[begin COLLECTED DATA]

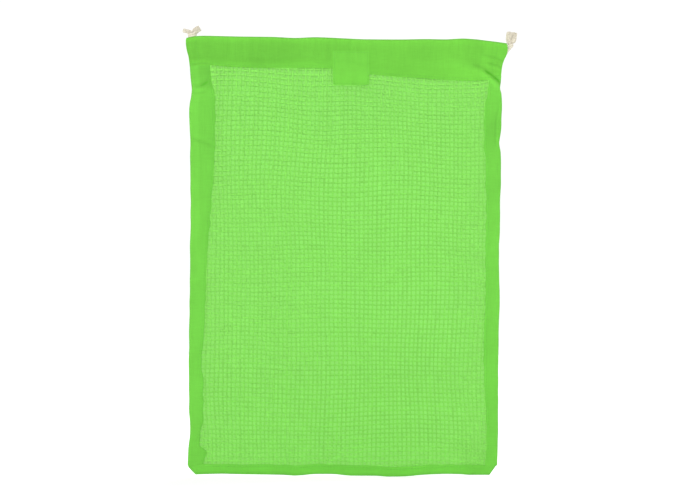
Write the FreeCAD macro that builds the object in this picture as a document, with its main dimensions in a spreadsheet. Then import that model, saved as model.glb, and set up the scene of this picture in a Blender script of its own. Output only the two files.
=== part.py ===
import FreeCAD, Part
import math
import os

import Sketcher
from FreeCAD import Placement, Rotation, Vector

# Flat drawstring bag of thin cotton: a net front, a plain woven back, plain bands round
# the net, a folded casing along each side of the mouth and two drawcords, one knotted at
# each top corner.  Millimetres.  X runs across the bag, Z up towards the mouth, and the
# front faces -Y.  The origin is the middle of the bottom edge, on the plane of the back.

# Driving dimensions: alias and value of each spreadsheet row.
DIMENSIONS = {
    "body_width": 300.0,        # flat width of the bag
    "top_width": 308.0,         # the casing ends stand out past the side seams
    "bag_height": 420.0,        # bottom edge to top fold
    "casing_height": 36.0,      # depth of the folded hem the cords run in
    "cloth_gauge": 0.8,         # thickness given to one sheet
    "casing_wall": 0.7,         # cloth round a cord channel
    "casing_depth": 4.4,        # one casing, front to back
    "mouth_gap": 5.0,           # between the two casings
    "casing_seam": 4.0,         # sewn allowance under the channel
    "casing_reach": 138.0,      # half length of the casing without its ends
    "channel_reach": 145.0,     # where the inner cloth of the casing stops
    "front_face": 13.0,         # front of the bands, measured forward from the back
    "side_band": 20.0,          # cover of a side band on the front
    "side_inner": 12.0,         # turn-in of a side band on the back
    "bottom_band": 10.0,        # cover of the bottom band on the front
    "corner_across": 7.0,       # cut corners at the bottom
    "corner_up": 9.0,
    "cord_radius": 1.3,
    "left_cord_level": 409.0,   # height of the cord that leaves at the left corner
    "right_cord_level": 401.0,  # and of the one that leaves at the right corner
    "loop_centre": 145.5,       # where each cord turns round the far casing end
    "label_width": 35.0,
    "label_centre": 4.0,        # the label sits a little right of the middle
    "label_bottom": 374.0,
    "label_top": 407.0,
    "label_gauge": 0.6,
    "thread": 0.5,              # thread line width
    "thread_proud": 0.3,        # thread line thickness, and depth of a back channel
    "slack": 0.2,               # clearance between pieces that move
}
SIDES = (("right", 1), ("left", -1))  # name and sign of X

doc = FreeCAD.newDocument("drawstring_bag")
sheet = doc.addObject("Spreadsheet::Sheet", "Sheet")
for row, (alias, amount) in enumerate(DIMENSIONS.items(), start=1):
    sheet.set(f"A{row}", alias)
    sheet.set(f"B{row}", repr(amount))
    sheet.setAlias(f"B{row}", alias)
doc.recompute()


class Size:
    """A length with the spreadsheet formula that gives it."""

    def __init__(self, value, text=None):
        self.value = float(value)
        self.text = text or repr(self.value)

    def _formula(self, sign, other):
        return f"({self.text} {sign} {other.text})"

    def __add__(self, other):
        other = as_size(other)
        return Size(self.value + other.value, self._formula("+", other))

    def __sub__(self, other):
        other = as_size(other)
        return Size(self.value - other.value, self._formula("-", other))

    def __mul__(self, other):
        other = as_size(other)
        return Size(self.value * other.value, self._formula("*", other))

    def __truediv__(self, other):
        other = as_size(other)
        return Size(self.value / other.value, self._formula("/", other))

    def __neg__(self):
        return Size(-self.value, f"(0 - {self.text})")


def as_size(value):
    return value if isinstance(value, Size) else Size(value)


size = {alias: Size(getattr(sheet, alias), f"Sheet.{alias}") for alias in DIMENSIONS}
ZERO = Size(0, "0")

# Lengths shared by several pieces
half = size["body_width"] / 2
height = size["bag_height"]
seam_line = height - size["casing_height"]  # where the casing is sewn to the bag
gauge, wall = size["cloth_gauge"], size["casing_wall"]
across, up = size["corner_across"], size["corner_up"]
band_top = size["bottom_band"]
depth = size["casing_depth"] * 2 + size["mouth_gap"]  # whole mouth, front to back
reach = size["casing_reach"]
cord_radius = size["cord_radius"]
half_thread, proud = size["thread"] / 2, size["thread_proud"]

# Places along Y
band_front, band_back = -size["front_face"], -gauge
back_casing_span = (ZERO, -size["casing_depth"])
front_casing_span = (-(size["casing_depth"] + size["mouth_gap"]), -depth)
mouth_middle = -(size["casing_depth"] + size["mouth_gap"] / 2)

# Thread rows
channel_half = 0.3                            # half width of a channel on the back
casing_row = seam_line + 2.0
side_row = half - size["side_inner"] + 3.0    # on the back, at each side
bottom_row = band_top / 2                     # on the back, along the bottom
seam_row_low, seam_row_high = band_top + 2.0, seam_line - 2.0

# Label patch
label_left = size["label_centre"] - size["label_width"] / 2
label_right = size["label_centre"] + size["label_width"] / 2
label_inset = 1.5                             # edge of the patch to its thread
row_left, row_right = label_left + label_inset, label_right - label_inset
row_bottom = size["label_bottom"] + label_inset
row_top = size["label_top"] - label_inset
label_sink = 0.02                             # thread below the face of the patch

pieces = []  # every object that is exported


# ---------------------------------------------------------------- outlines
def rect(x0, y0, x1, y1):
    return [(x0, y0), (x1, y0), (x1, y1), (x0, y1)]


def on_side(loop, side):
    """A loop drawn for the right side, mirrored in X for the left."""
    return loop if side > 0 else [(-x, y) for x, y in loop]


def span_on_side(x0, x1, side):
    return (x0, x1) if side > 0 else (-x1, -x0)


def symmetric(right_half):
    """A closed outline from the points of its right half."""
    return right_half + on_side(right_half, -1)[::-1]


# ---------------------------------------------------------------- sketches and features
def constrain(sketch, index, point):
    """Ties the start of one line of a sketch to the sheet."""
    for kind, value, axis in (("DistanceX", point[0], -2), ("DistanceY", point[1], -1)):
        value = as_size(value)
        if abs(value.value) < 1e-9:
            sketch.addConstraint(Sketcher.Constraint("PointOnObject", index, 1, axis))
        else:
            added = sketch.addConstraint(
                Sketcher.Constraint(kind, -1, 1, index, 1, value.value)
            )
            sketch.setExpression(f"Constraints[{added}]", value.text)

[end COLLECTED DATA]

Print only the lines that run from the start of the listing to the line bearing "from FreeCAD import"; please keep the first line and that last one, exactly as they appear.

WORKED ANSWER -
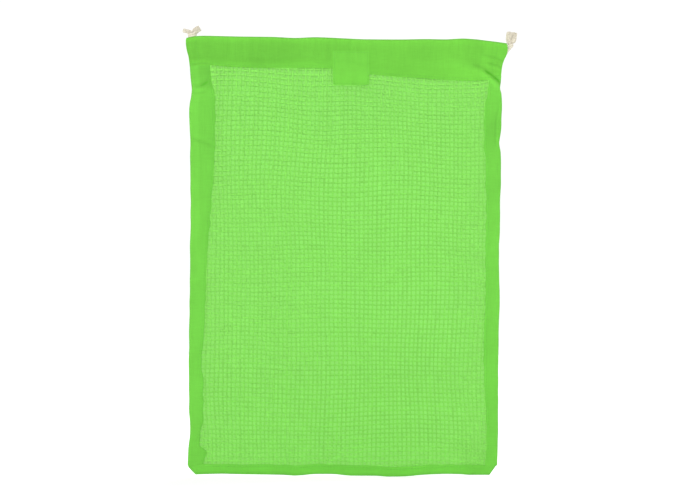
Write the FreeCAD macro that builds the object in this picture as a document, with its main dimensions in a spreadsheet. Then import that model, saved as model.glb, and set up the scene of this picture in a Blender script of its own. Output only the two files.
=== part.py ===
import FreeCAD, Part
import math
import os

import Sketcher
from FreeCAD import Placement, Rotation, Vector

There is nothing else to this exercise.